## [WHAT THIS TASK INVOLVES]
Below is the data. Give it again, complete and exact.
## start COLLECTED DATA
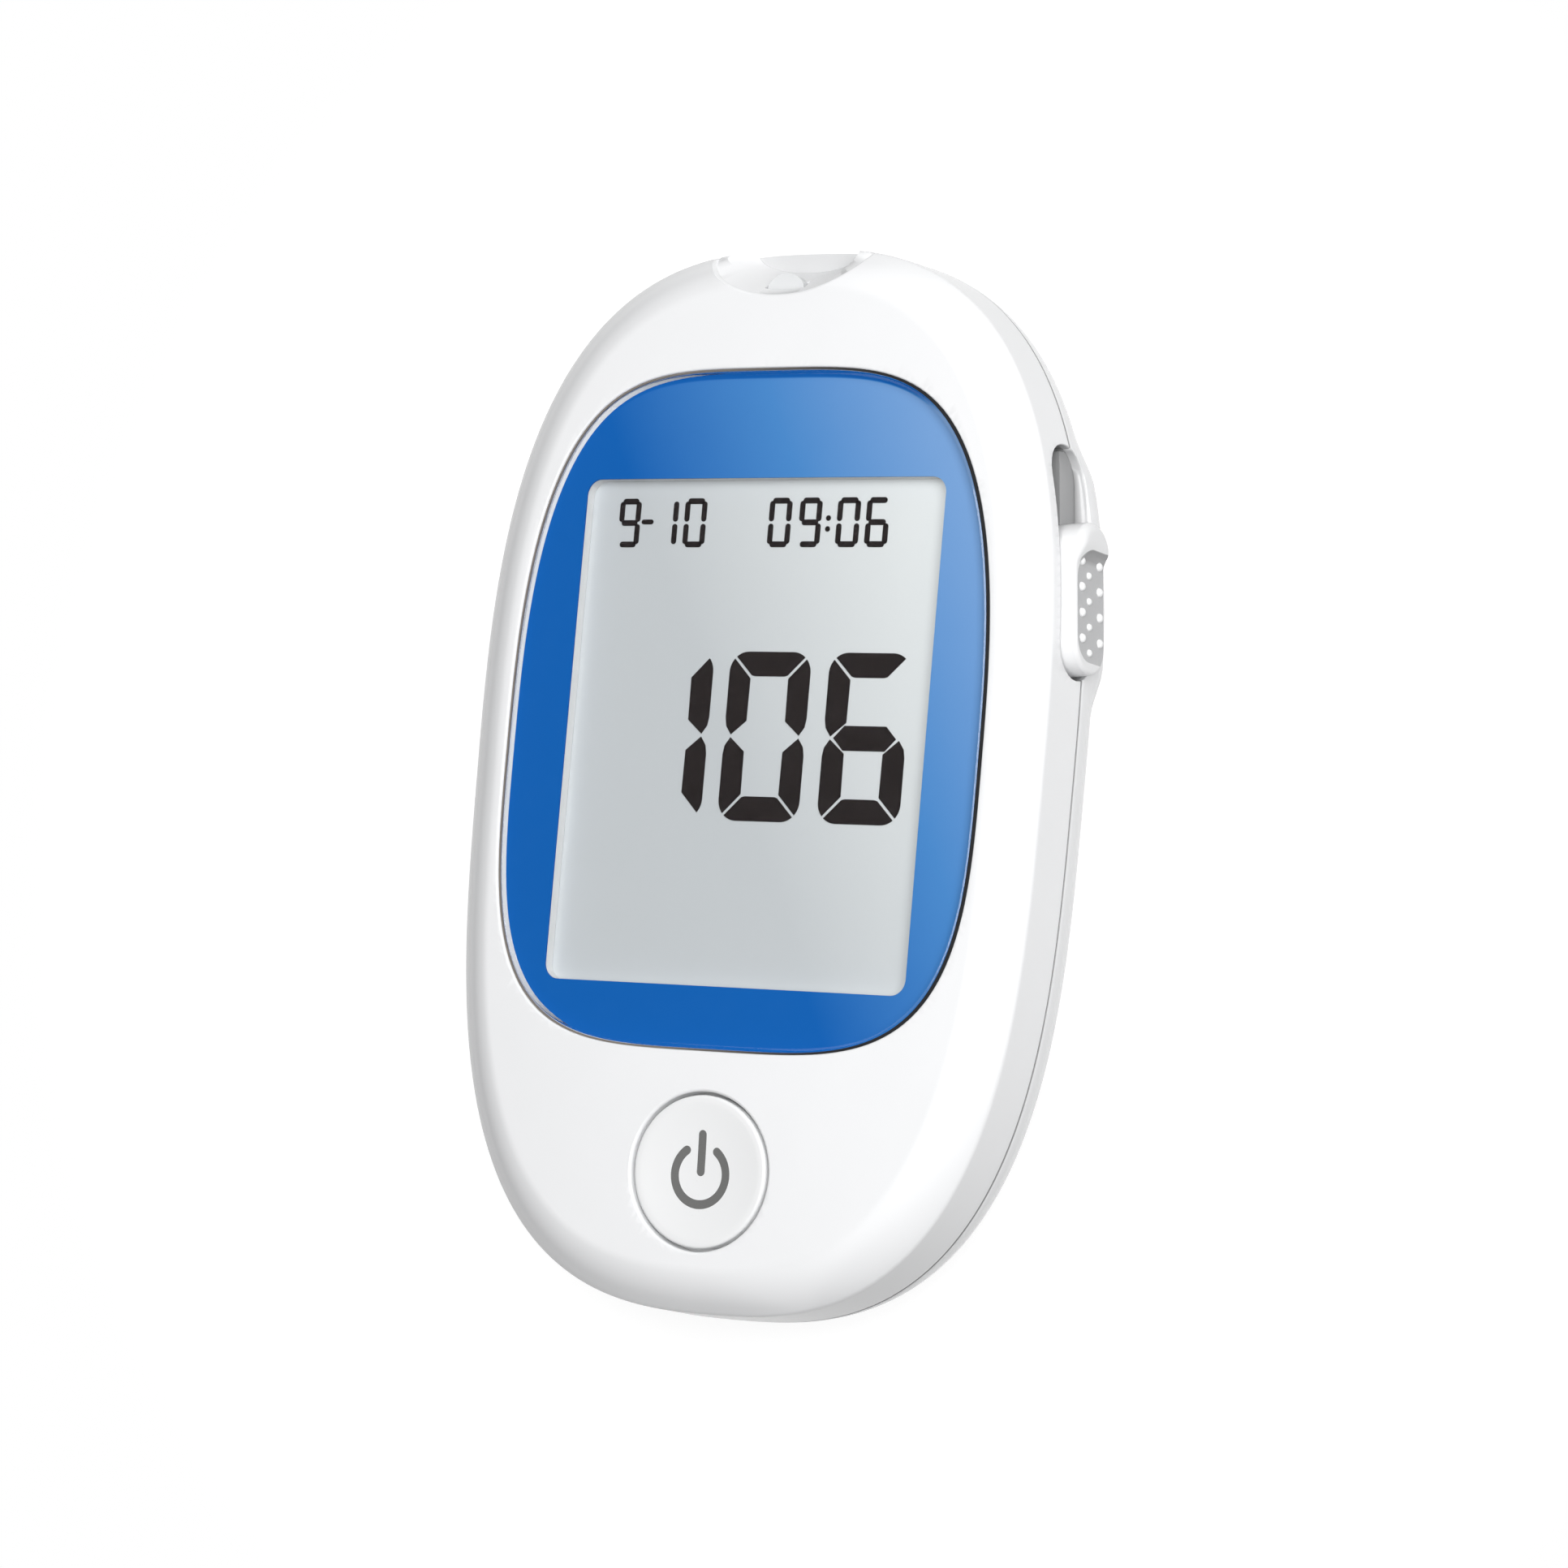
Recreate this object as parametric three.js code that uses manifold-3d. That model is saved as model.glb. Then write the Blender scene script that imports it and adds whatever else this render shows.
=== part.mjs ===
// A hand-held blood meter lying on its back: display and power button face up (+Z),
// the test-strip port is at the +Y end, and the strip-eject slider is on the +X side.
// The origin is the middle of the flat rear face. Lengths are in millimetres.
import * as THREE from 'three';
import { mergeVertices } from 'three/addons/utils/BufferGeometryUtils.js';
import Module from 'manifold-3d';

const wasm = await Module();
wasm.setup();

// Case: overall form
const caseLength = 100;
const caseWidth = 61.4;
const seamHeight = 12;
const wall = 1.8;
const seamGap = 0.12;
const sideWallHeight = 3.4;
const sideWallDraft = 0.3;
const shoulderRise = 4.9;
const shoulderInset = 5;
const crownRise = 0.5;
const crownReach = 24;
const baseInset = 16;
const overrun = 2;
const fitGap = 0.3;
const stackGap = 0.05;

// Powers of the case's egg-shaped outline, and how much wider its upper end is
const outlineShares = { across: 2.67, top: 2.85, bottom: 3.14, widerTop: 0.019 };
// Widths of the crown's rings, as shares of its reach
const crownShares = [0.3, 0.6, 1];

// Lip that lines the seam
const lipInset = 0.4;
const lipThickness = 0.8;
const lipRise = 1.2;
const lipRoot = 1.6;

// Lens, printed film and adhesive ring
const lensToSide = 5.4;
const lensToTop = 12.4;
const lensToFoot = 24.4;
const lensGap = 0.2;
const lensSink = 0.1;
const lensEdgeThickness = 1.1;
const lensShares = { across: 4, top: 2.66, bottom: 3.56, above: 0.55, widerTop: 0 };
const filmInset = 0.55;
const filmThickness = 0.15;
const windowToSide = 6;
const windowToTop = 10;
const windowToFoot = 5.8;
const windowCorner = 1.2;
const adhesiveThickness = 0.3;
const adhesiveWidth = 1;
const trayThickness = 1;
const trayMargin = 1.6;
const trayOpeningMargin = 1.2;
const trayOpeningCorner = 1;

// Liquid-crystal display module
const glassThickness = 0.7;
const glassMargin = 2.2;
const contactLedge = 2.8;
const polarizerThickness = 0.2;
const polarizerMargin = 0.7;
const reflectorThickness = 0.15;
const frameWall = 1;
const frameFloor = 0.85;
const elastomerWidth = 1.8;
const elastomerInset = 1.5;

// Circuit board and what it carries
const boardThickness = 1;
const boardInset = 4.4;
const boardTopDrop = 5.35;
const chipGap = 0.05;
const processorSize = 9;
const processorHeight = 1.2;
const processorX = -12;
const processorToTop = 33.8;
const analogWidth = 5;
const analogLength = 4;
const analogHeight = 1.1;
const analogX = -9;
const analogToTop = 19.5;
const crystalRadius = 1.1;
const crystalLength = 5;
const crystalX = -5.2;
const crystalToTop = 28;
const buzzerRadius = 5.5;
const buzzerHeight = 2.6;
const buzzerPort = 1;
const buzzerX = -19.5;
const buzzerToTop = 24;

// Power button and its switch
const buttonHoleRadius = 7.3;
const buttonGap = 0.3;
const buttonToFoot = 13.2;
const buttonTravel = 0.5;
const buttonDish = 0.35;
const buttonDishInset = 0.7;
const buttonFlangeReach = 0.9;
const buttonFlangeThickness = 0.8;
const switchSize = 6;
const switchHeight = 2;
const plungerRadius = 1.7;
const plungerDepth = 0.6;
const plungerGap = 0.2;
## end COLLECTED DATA
## [WORKED SOLUTION]
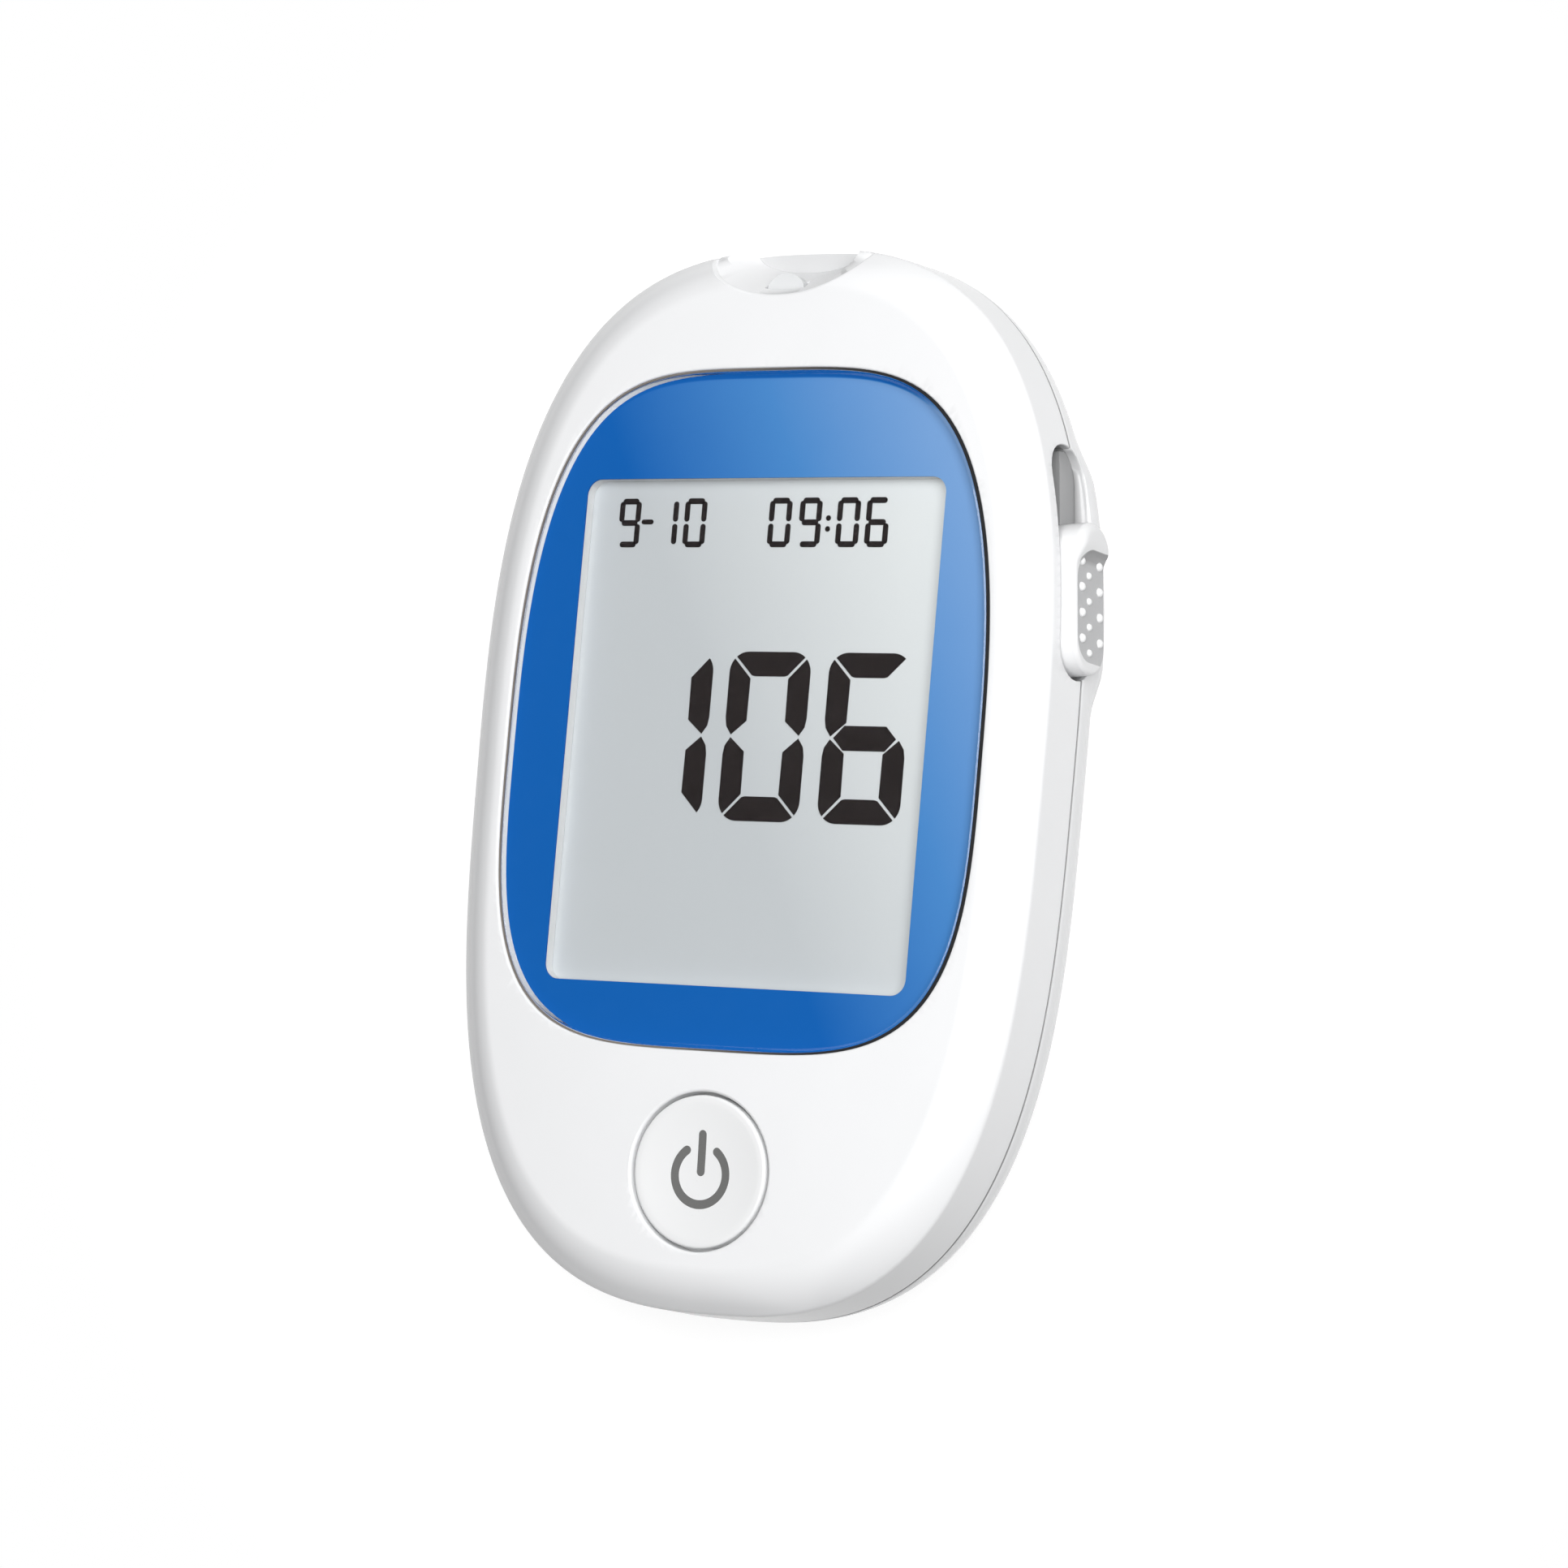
Recreate this object as parametric three.js code that uses manifold-3d. That model is saved as model.glb. Then write the Blender scene script that imports it and adds whatever else this render shows.
=== part.mjs ===
// A hand-held blood meter lying on its back: display and power button face up (+Z),
// the test-strip port is at the +Y end, and the strip-eject slider is on the +X side.
// The origin is the middle of the flat rear face. Lengths are in millimetres.
import * as THREE from 'three';
import { mergeVertices } from 'three/addons/utils/BufferGeometryUtils.js';
import Module from 'manifold-3d';

const wasm = await Module();
wasm.setup();

// Case: overall form
const caseLength = 100;
const caseWidth = 61.4;
const seamHeight = 12;
const wall = 1.8;
const seamGap = 0.12;
const sideWallHeight = 3.4;
const sideWallDraft = 0.3;
const shoulderRise = 4.9;
const shoulderInset = 5;
const crownRise = 0.5;
const crownReach = 24;
const baseInset = 16;
const overrun = 2;
const fitGap = 0.3;
const stackGap = 0.05;

// Powers of the case's egg-shaped outline, and how much wider its upper end is
const outlineShares = { across: 2.67, top: 2.85, bottom: 3.14, widerTop: 0.019 };
// Widths of the crown's rings, as shares of its reach
const crownShares = [0.3, 0.6, 1];

// Lip that lines the seam
const lipInset = 0.4;
const lipThickness = 0.8;
const lipRise = 1.2;
const lipRoot = 1.6;

// Lens, printed film and adhesive ring
const lensToSide = 5.4;
const lensToTop = 12.4;
const lensToFoot = 24.4;
const lensGap = 0.2;
const lensSink = 0.1;
const lensEdgeThickness = 1.1;
const lensShares = { across: 4, top: 2.66, bottom: 3.56, above: 0.55, widerTop: 0 };
const filmInset = 0.55;
const filmThickness = 0.15;
const windowToSide = 6;
const windowToTop = 10;
const windowToFoot = 5.8;
const windowCorner = 1.2;
const adhesiveThickness = 0.3;
const adhesiveWidth = 1;
const trayThickness = 1;
const trayMargin = 1.6;
const trayOpeningMargin = 1.2;
const trayOpeningCorner = 1;

// Liquid-crystal display module
const glassThickness = 0.7;
const glassMargin = 2.2;
const contactLedge = 2.8;
const polarizerThickness = 0.2;
const polarizerMargin = 0.7;
const reflectorThickness = 0.15;
const frameWall = 1;
const frameFloor = 0.85;
const elastomerWidth = 1.8;
const elastomerInset = 1.5;

// Circuit board and what it carries
const boardThickness = 1;
const boardInset = 4.4;
const boardTopDrop = 5.35;
const chipGap = 0.05;
const processorSize = 9;
const processorHeight = 1.2;
const processorX = -12;
const processorToTop = 33.8;
const analogWidth = 5;
const analogLength = 4;
const analogHeight = 1.1;
const analogX = -9;
const analogToTop = 19.5;
const crystalRadius = 1.1;
const crystalLength = 5;
const crystalX = -5.2;
const crystalToTop = 28;
const buzzerRadius = 5.5;
const buzzerHeight = 2.6;
const buzzerPort = 1;
const buzzerX = -19.5;
const buzzerToTop = 24;

// Power button and its switch
const buttonHoleRadius = 7.3;
const buttonGap = 0.3;
const buttonToFoot = 13.2;
const buttonTravel = 0.5;
const buttonDish = 0.35;
const buttonDishInset = 0.7;
const buttonFlangeReach = 0.9;
const buttonFlangeThickness = 0.8;
const switchSize = 6;
const switchHeight = 2;
const plungerRadius = 1.7;
const plungerDepth = 0.6;
const plungerGap = 0.2;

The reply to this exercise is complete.